En los diccionarios, de tanto en tanto, se agrega algún comentario tímido – término malsonante, es lo que más comúnmente aparece en sus páginas – sobre la valoración social de tal o cual palabra; pero nada más. Por ejemplo la palabra mierda, de connotación tan agresiva en el Perú, presenta una definición severamente imparcial en el diccionario oficial de la Real Academia de la Lengua Española: del Latín merda.1. f. Excremento humano. 2. Por ext., el de algunos animales.3. fig. y fam. Grasa, suciedad o porquería que se pega a la ropa o a otra cosa. 4. fig. y fam. Cosa sin valor o mal hecha. 5. Com. fig. y fam. Persona sin cualidades ni méritos.
APRECIACIÓN SOCIAL
El asunto es entonces más bien de criterio social. Es decir que son los propios grupos lingüísticos quienes – aunque muchas veces comparten una misma lengua – le van dando a la suya un carácter particular y van catalogando como palabras desagradables a algunas de ellas. Las razones se pierden en el tiempo o en su peculiar personalidad. Sólo así se explica como en Cuba el sustantivo papaya sea de tan pésimo gusto o que en Perú el verbo cachar tenga tan desagradable connotación Las comunidades lingüísticas tienen como derecho personalizar su lengua – a pesar de que ésta sea compartida por otras comunidades – y, por lo tanto, pueden señalar una norma propia y así censurar socialmente el habla de sus habitantes.
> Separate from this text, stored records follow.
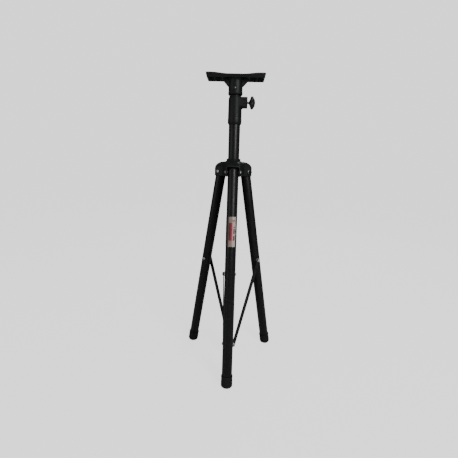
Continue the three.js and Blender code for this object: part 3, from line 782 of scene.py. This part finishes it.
def add_upright():
    """The outer tube, the block at its foot with its cross pin, and the braces' foot screws."""
    low, high = box_mm("main_tube")
    radius = (high[0] - low[0]) / 2
    add("upright_tube", tube(radius, radius - TUBE_WALL, low[2], high[2]), stand_at, "upright",
        "black_steel", "main_tube")

    # The block under the tube: a triangle with cut corners, a rounded rim and a round spigot.
    low, high = box_mm("bottom_block")
    top = box_mm("main_tube")[0][2] - 0.3
    face, corner = 19.1, 27.1
    half = math.sqrt(corner ** 2 - face ** 2)
    outline = []
    for facing in (-60, 60, 180):
        c, s = math.cos(math.radians(facing)), math.sin(math.radians(facing))
        outline += [[face * c - a * s, face * s + a * c] for a in (-half, half)]
    outline = rounded_path(outline, 2.2, ARC, closed=True)
    spigot = radius - TUBE_WALL - 0.3
    solids = [slab(outline, low[2], top, 1.0), lathe([[0, top - 2], [spigot, top - 2],
              [spigot, high[2] - 1], [spigot - 1, high[2]], [0, high[2]]])]
    underside = [turn(block(8.0, 15.5, -3.5, 3.5, low[2] - 1, low[2] + 6, 1.5), about_z=headings[leg])
                 for leg in LEG_NAMES]
    cross_hole = turn(rod(2.2, -25, 25, 24), "+x", (0, 0, box_mm("block_cross_pin")[0][2] + 2))
    mesh = carved(solids, [*underside, cross_hole], cell=0.5, rounds=3, keep=0.4)
    finish_piece("tube_foot_block", mesh, stand_at, "upright", "black_plastic", ["bottom_block"], 0)

    pin = lathe(rounded_path([[0, -18.9], [2, -18.9], [2, 18.9], [0, 18.9]], 0.5, 3), FINE)
    add("tube_cross_pin", turn(pin, "+x", (0, 0, mid_z("block_cross_pin"))), stand_at, "upright", "zinc",
        "block_cross_pin")

    for leg in LEG_NAMES:
        screw = turn(button_bolt(7.4, BRACE_INNER + BRACE_THICK + 0.3), "-y")
        add(f"brace_foot_screw_{leg}", screw, foot_at(leg), "upright", "zinc", f"foot_screw_{leg}")


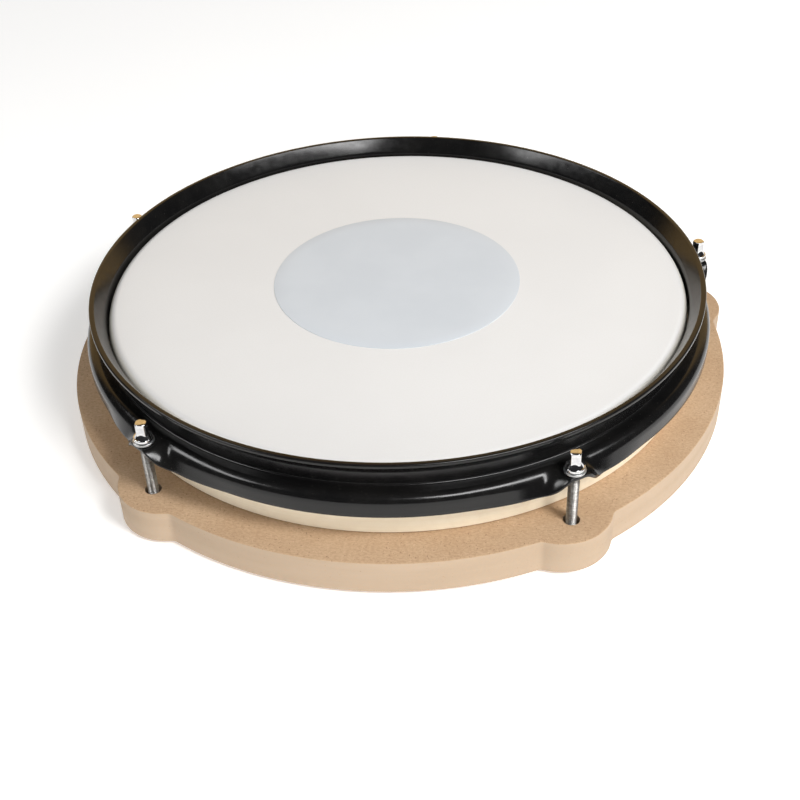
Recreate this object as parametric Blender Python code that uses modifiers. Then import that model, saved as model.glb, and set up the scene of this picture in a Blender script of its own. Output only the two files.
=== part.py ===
"""Five-lug drum practice pad: scalloped board, riser, foam, film head, counter hoop and tension rods."""
import math

import bmesh
import bpy
from mathutils import Vector

MM = 0.001
SHARP_ANGLE = math.radians(35.0)
MERGE = 0.00001                 # metres, under which the modifiers weld points
OBJECT_NAME = "practice_pad"

# Overall layout (millimetres, +Z up, origin on the centre line at the resting plane).
LUGS = 5
LUG_STEP_DEG = 360.0 / LUGS
FIRST_LUG_DEG = 18.0            # one lug sits on +Y (90 degrees)
ROD_CIRCLE_R = 171.5
CONTACT_GAP = 0.3

# Non-slip sheet under the board.
GRIP_R = 158.0
GRIP_T = 1.5

# Board.
BOARD_T = 18.0
BOARD_BOTTOM = GRIP_T
BOARD_TOP = GRIP_T + BOARD_T
BOARD_R = 178.4
LOBE_R = 25.5
LOBE_TIP_R = 187.0
LOBE_FILLET_R = 5.0
BOARD_EASE = 0.6
ROD_HOLE_R = 4.1
NUT_RECESS_R = 10.0
NUT_RECESS_DEPTH = 2.1

# Riser, support disc and foam under the head.
RISER_R = 158.3
RISER_TOP = 36.8
SUPPORT_R = 152.0
SUPPORT_TOP = 49.0
FOAM_R = 151.0

# Film head.
HEAD_TOP = 57.0
HEAD_T = 0.5
HEAD_R = 155.4
HEAD_BEND_R = 5.0
HEAD_FOOT_R = 156.6             # the lip inside the flesh hoop
HEAD_FOOT_TOP = 43.6
HEAD_FOOT_RISE = 1.0            # height of the step from the collar out to the lip
HEAD_FOOT_BOTTOM = 40.8
DOT_R = 67.0
DOT_T = 0.25
DOT_GAP = 0.02
DOT_OFFSET = 3.6                # the dot is stuck on slightly off centre
DOT_OFFSET_DEG = 98.0

# Counter hoop, heights measured down from its rim.
RIM_TOP = 65.1
HOOP_T = 2.3
RIM_OUT_R = 164.1
LIP_T = 2.0
RIM_IN_R = 161.5                # the lip flares from the wall to here
GROOVE_R = 162.0                # outer edge of the groove under the lip
GROOVE_DROP = 2.6
WALL_IN_R = 156.2
FLARE_DROP = 8.2                # the wall starts to flare here
FLARE_BEND_R = 5.0
SHELF_DROP = 16.0
SHELF_END_R = 163.1             # the shelf turns down from here between the lugs
BEND_R = 5.0
FLANGE_LENGTH = 14.25           # along the bend and skirt
EAR_SHELF_END_R = 161.5         # the same three near a lug
EAR_BEND_R = 7.0
EAR_LENGTH = 14.5
EAR_HALF_DEG = 1.0              # flat this far to each side of a rod
FLARED_DEG = 6.5                # turned down to the flared angle here
FLARED_TILT = math.radians(62.0)
CALMING_DEG = 5.0               # the flare starts to fade here
UPRIGHT_DEG = 17.0              # and is gone here
EAR_HOLE_R = 3.5
SKIRT_EDGE = 0.5
WALL_THINNING = 0.1             # the wall is drawn this much thinner than the shelf
STATIONS_DEG = [0.0, 1.2, 2.0, 2.8, 3.6, 4.5, 5.6, 8.0, 12.0, 17.0, 23.5, 30.0]   # sections beside a rod
EAR_HOLE_PHASE = 0.11           # turns the hole's facets off the hoop's stations

# Flesh hoop inside the skirt.
FLESH_IN_R = 157.0
FLESH_OUT_R = 163.6
FLESH_TOP = 46.0
FLESH_BOTTOM = 40.0

# Tension rods, washers and nuts.
ROD_R = 2.65
ROD_TIP_Z = 3.4
EAR_TOP_Z = RIM_TOP - SHELF_DROP
WASHER_R = 5.2
WASHER_BORE_R = 3.2
WASHER_T = 1.2
COLLAR_R = 4.7
SQUARE_HALF = 2.55
CORNER_R = 1.45
ROD_HEAD_TOP = 60.5
HEAD_ANGLES_DEG = (38.0, 10.0, 65.0, 2.0, -1.0)     # the square heads stop at odd angles
NUT_FLANGE_R = 9.0
NUT_BARREL_R = 3.75
NUT_BORE_R = 2.98
NUT_TOP_Z = 13.5

# Wood screws holding the riser to the board.
SCREW_CIRCLE_R = 118.0
SCREW_R = 2.1
SCREW_HEAD_R = 4.2
SCREW_TIP_Z = 31.0
SCREW_PLAY = 0.4                # clearance of the screw holes, on the radius
CUT_OVER = 3.0                  # cutters run this far past the faces that they cut


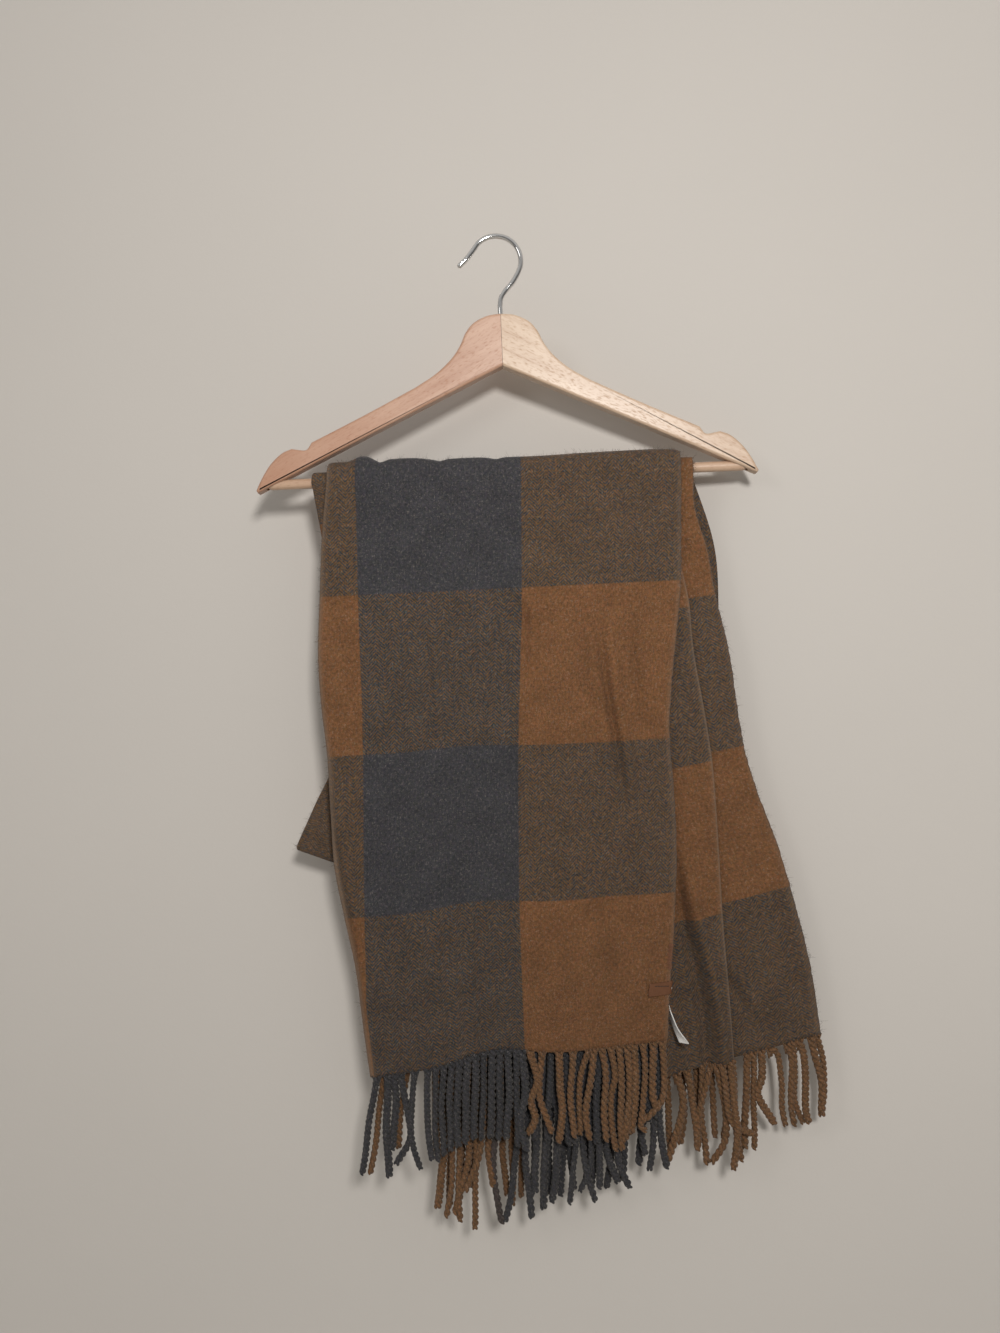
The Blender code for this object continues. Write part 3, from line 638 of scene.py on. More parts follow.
def crease_depth(x, z, creases):
    """How far back the creases push the cloth at each place."""
    total = np.zeros_like(x)
    for crease in creases:
        width, depth, *line = np.array(crease) * TENTH_OF_MM
        line = smooth_rows(np.reshape(line, (-1, 2)), 6)
        nearest = np.full(x.shape, 1e9)
        share = np.zeros_like(x)
        lengths = cloth_length(line[:, 0], line[:, 1])
        for number, (start, end) in enumerate(zip(line, line[1:])):
            run = end - start
            size = run @ run
            t = np.clip(((x - start[0]) * run[0] + (z - start[1]) * run[1]) / size, 0, 1)
            away = np.hypot(x - start[0] - t * run[0], z - start[1] - t * run[1])
            closer = away < nearest
            nearest = np.where(closer, away, nearest)
            here = (lengths[number] + t * math.sqrt(size)) / lengths[-1]
            share = np.where(closer, here, share)
        fade = np.clip(np.minimum(share, 1 - share) / CREASE_END_SHARE, 0, 1)
        fade = CREASE_AT_ENDS + (1 - CREASE_AT_ENDS) * fade * fade * (3 - 2 * fade)
        total += depth * fade * np.exp(-((nearest / width) ** 2))
    return total


def bar_ripple(x, drop):
    """How far the layers stand off the bar at x, fading away as they drop below it."""
    fine = smooth_rows(np.array(BAR_RIPPLES) * TENTH_OF_MM, 6)
    return np.interp(x, fine[:, 0], fine[:, 1]) * np.exp(-((drop / RIPPLE_FADE) ** 2))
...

Sin embargo el asunto no le resulta tan fácil a esa normativa social porque, precisamente, son los propios hablantes quienes mantienen una pugna constante con ella y las malas palabras son la muestra viva de ese acto de rebeldía constante contra la norma.
Nada es fijo y definitivo en los asuntos del lenguaje. La lengua es un producto social que crece y evoluciona porque es parte integral de la misma comunidad y de sus valores, por lo tanto, también cambia, regresa y luego se vuelve a transformar. Las malas palabras de hoy, con el tiempo quizás sean las buenas de mañana.
¿SE PUEDE CLASIFICARLAS?
Lo cierto es que las malas palabras necesitarían también de una clasificación a partir de varios criterios. Aquí va una tentativa.
Por un lado podría estar el criterio cualitativo. En este caso, están las llamadas lisuras – término discutible, pero el de mayor aceptación popular – que incluyen todas aquellas interjecciones que ofenden a los receptores y cuya agresiva y desagradable significación nadie niega; sin embargo su uso y comprensión es cada vez de mayor extensión Se dice que hace mala a la palabra no sólo quien la usa, sino también quien la entiende. Y del otro lado tendrían que estar las palabras simplemente fuertes y que no llegan a la intensidad de las lisuras. Es decir aquéllas que con el paso del tiempo han perdido su agresión y que ahora son casi patrimonio de la conversación coloquial, aunque siempre manteniendo su tono rústico y popular. En todo caso: ¿Quién no ha soltado o escuchado un buen ¡Carajo¡ alguna vez? Y ha sentido que nunca estuvo mejor dicho.
Otra manera de dividir a las malas palabras podría ser el criterio cuantitativo. Es decir que hay palabras consideradas malas para casi toda la colectividad lingüística y otras que sólo lo son para grupos reducidos. Lo cierto es que existen grupos cerrados dentro de la comunidad general y que han desarrollado una jerga radicalmente hermética. Terminología sólo para ellos y que incluyen sus propias agresiones.
¿POR QUÉ SE EMPLEAN CON TANTA FRECUENCIA?
Los especialistas en asuntos sociales e individuales del hombre están, por lo menos, de acuerdo en que las malas palabras le dan al hablante la posibilidad de rebeldía frente a lo establecido. Le cede momentáneamente una sensación de libertad verbal. Y la libertad siempre será bienvenida aunque sea tan discutible como la de soltar improperios.
También se usan las malas palabras porque muchas veces el diccionario, muy a pesar de su más de 88,0000 voces, no logra suplantar la valoración semántica de la palabra censurada. ¿Cómo reemplazar – sin que pierda su intensidad criolla – la afirmación: ¡Se jodió¡ Definitivamente, y a pesar de la protesta de los llamados puristas del lenguaje, no hay otra manera tan convincente de expresión en ciertas circunstancias.
Para algunos especialistas la proliferación de un lenguaje soez dentro de una sociedad está relacionado con la degradación de los patrones educativos de la misma y con un nivel de agresividad producto de la crisis de los valores sociales en general.
Tal vez. Sólo que aquí no está discusión el empobrecimiento léxico del lenguaje – que es innegable y lamentable – sino la vigencia, desde los comienzos de la fundación de las lenguas, de esa retahíla de palabras que marcan la expresión dura, pero a veces tan necesaria.